When he introduced the provision, Dur?bin pointed to the example of William R. Miller, a professor of psychiatry and psychology at the University of New Mexico who was denied a position on the National Advisory Council on Drug Abuse after he said he had not voted for George W. Bush. "When the federal government seeks expert technical advice, it should look for the best possible expertise," Durbin said at the time. "It shouldn't limit itself to only those experts who voted for a particular candidate or who agree with the president's policy agenda."
Theoretically, the amendment outlaws the kind of activity that disturbs Durbin. "It basically says no one is allowed to ignore science for political purposes," says a Dur?bin staffer who spoke on condition of anonymity. But "the thing that's disappointing about the amendment is that it doesn't have any enforcement." That is, the department legally cannot violate the provision, but if it does--nothing happens. The amendment, therefore, is likely to have little effect. Nevertheless, Durbin and others see it as an important symbolic step.

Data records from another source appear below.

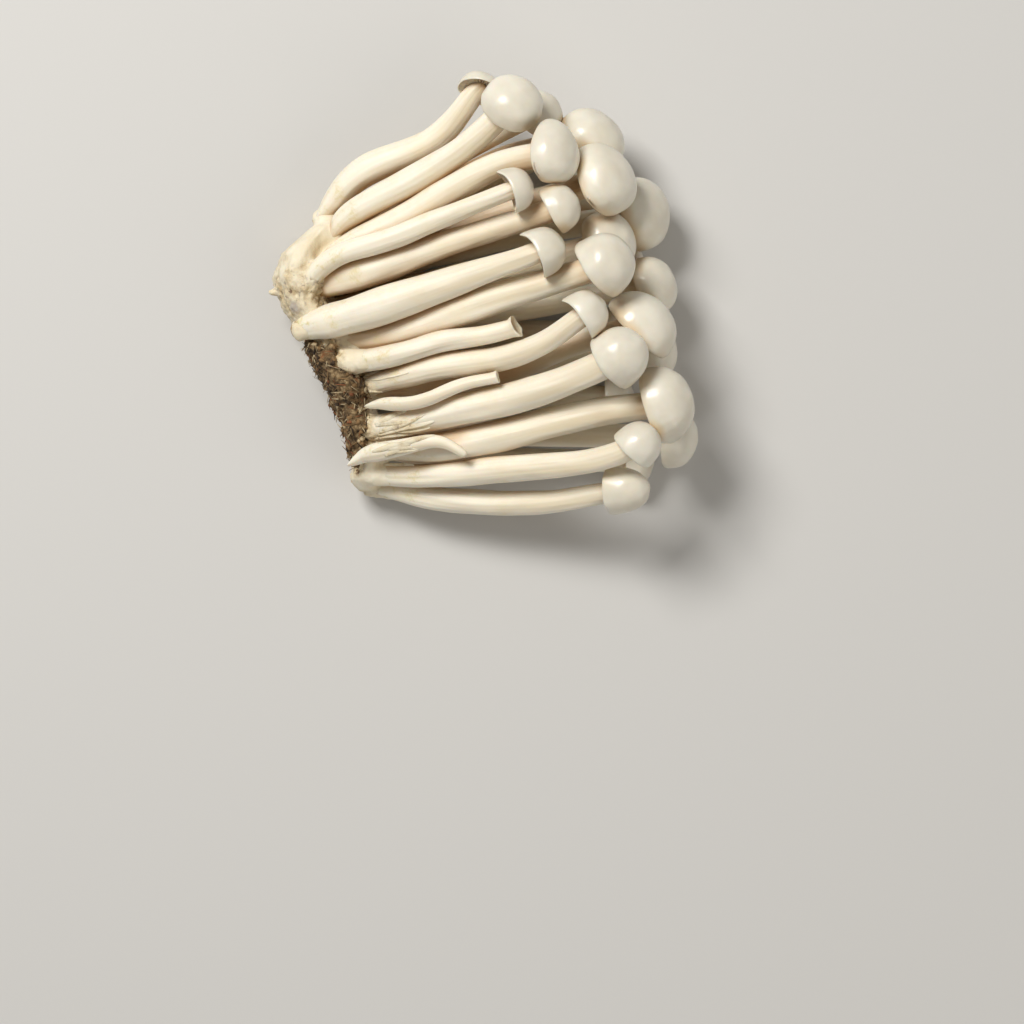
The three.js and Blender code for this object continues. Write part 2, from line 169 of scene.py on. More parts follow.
def new_material(name, base, roughness, scatter=0.0, coat=0.0):
    """A material and its shader, with the values that are the same all over set on the shader itself."""
    material = bpy.data.materials.new(name)
    material.use_nodes = True
    shader = material.node_tree.nodes["Principled BSDF"]
    shader.inputs["Base Color"].default_value = base
    shader.inputs["Roughness"].default_value = roughness
    shader.inputs["Subsurface Weight"].default_value = scatter
    shader.inputs["Subsurface Radius"].default_value = GLOW
    shader.inputs["Subsurface Scale"].default_value = GLOW_DEPTH
    shader.inputs["Coat Weight"].default_value = coat
    shader.inputs["Coat Roughness"].default_value = COAT_ROUGHNESS
    return material, shader


def add_node(beside, kind, **values):
    """A node in the material that the other node or socket is in. The values name its settings, or its
    sockets where it has no such setting."""
    node = beside.id_data.nodes.new("ShaderNode" + kind)
    for name, value in values.items():
        if hasattr(node, name):
            setattr(node, name, value)
        else:
            node.inputs[name.replace("_", " ")].default_value = value
    return node


def join(source, target):
    source.id_data.links.new(source, target)


def coordinates(shader, stretch=(1, 1, 1), attribute=None):
    """Object coordinates or an attribute of the piece, in metres, scaled on each axis."""
    if attribute:
        place = add_node(shader, "Attribute", attribute_name=attribute).outputs["Vector"]
    else:
        place = add_node(shader, "TexCoord").outputs["Object"]
    mapping = add_node(shader, "Mapping")
    mapping.inputs["Scale"].default_value = stretch
    join(place, mapping.inputs["Vector"])
    return mapping.outputs["Vector"]


def attribute_share(shader, name):
    """An attribute that holds one number for each point of the piece."""
    return add_node(shader, "Attribute", attribute_name=name).outputs["Fac"]


def noise_of(place, per_metre, detail=3.0, roughness=0.55):
    """Noise with about that many lumps in a metre."""
    texture = add_node(place, "TexNoise", Scale=per_metre, Detail=detail, Roughness=roughness)
    join(place, texture.inputs["Vector"])
    return texture.outputs["Fac"]


def ramp(value, stops):
    """Turns a value into a colour. The stops are pairs of a place from 0 to 1 and a colour."""
    node = add_node(value, "ValToRGB")
    band = node.color_ramp
    while len(band.elements) < len(stops):
        band.elements.new(0.5)
    for element, (at, tint) in zip(band.elements, stops):
        element.position = at
        element.color = tint
    join(value, node.inputs["Fac"])
    return node.outputs["Color"]


def mixed(share, first, second):
    """The second colour over the first. Each colour is a socket or a value."""
    node = add_node(share, "Mix", data_type="RGBA")
    for name, value in (("Factor", share), ("A", first), ("B", second)):
        socket = next(s for s in node.inputs if s.name == name and s.enabled)
        if isinstance(value, bpy.types.NodeSocket):
            join(value, socket)
        else:
            socket.default_value = value
    return next(s for s in node.outputs if s.enabled)


def bumped(shader, heights):
    """Adds relief. The heights are pairs of a socket from 0 to 1 and the depth of the relief in metres."""
    normal = None
    for value, depth in heights:
        node = add_node(shader, "Bump", Strength=1.0, Distance=depth)
        join(value, node.inputs["Height"])
        if normal:
            join(normal, node.inputs["Normal"])
        normal = node.outputs["Normal"]
    join(normal, shader.inputs["Normal"])


def span(value, low, high):
    """A share that grows from 0 at low to 1 at high, softly."""
    node = add_node(value, "MapRange", interpolation_type="SMOOTHSTEP")
    node.inputs["From Min"].default_value = low
    node.inputs["From Max"].default_value = high
    join(value, node.inputs["Value"])
    return node.outputs["Result"]


# %% [markdown]
# ## Flesh of the stems
# A stem is a bundle of fine fibres that run from root to cap. Its pattern has to follow it round every
# bend, so the material reads an attribute: each point's place on the stem while it was still straight.
# Noise that is stretched along that stem makes the fibres. Near the root the flesh is yellower, and it is
# brown where it was cut. Where the stems press on each other little light reaches, and that shade is
# painted into the flesh as a tan tint. A second attribute says how closed in each point is, and so how
# strong the painted shade is.

# %% Make the stem flesh and the floor
FIBRE = "straight_place"
PAINTED_SHADE = "painted_shade"
STRETCH = 0.045
SCALES_FROM, SCALES_TO = 22 * MM, 2 * MM
CUT_FROM, CUT_TO = 1.6 * MM, 0.2 * MM

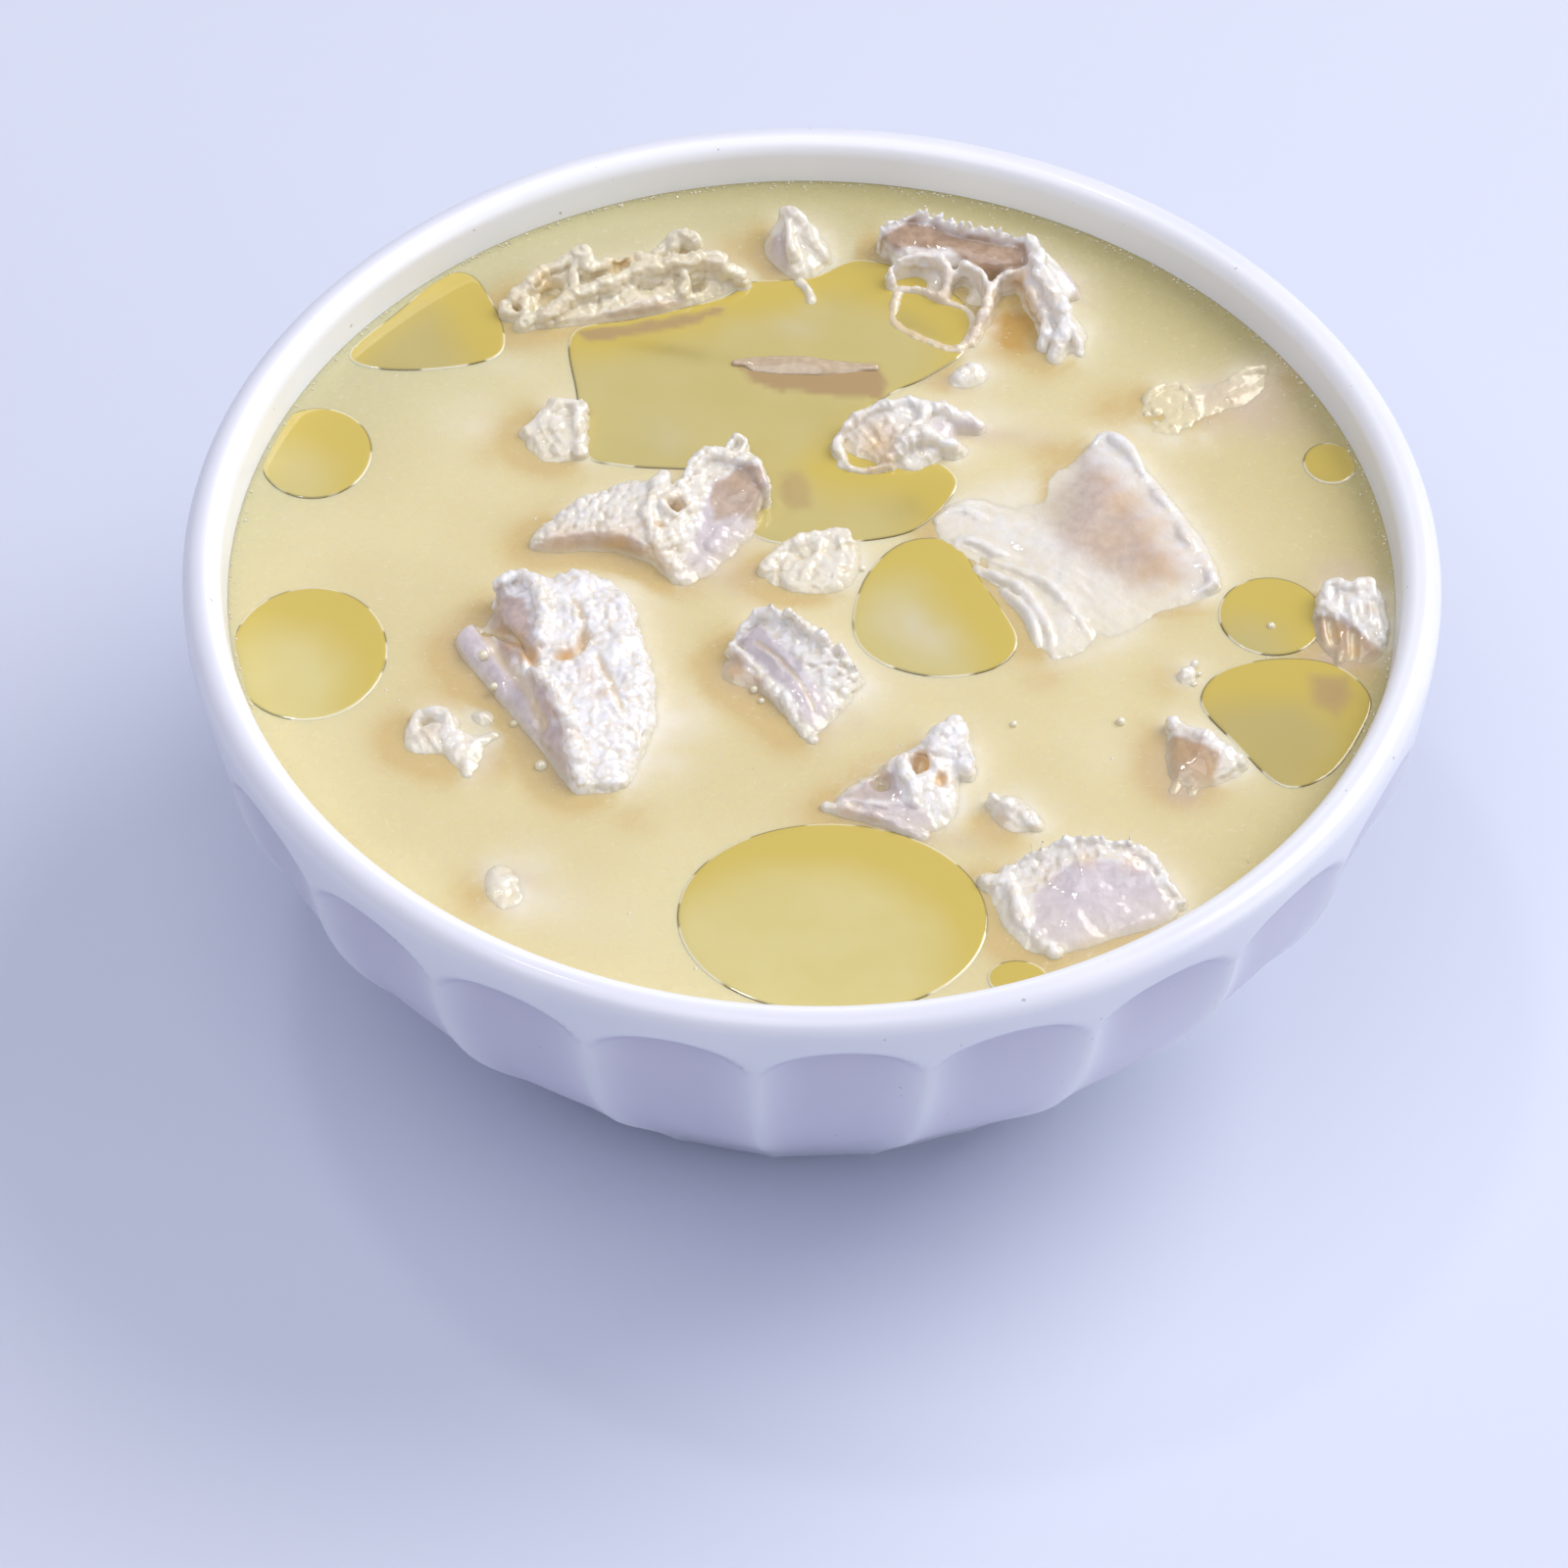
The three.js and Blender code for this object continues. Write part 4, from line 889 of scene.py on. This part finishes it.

The White House did not return calls seeking comment. But the administration did issue a lengthy response when this legislation was introduced. John H. Marburger III, director of the White House Office of Science and Technology Policy, stated then that the administration is "applying the highest scientific standards in decision-making" and that "the accusation of a litmus test that must be met before someone can serve on an advisory panel is preposterous." Marburger himself was appointed to his post despite being "a lifelong Democrat," he said.
With regard to the Miller case, Marburger argued that the National Institute on Drug Abuse had rejected Miller's appointment to the advisory panel on professional grounds, not for political reasons. Such incidents cited by critics represent only a few isolated cases among some 600 scientific committees in the Bush administration, he emphasized. And one of the most important science officials did not experience any meddling: at the annual meeting of the American Association for the Advancement of Science in February, Rita Colwell, who headed the National Science Foundation until 2004, said she had not come under any political pressure during her tenure.
Some of the administration's defenders point out that science and politics have always been strained bedfellows. This administration, they insist, is being unfairly singled out for criticism.
Sheila Jasanoff, a professor of science and technology studies at Harvard University who investigates the use of science in the federal government, disagrees. "Something different is going on in the Bush administration," she claims. Part of the problem is that it attempts to create controversy where none exists. "No matter how good the science is on anything, you can manufacture uncertainty," she says, citing the case of the Environmental Protection Agency giving undue weight to industry studies that question the herbicide atrazine's link to cancer.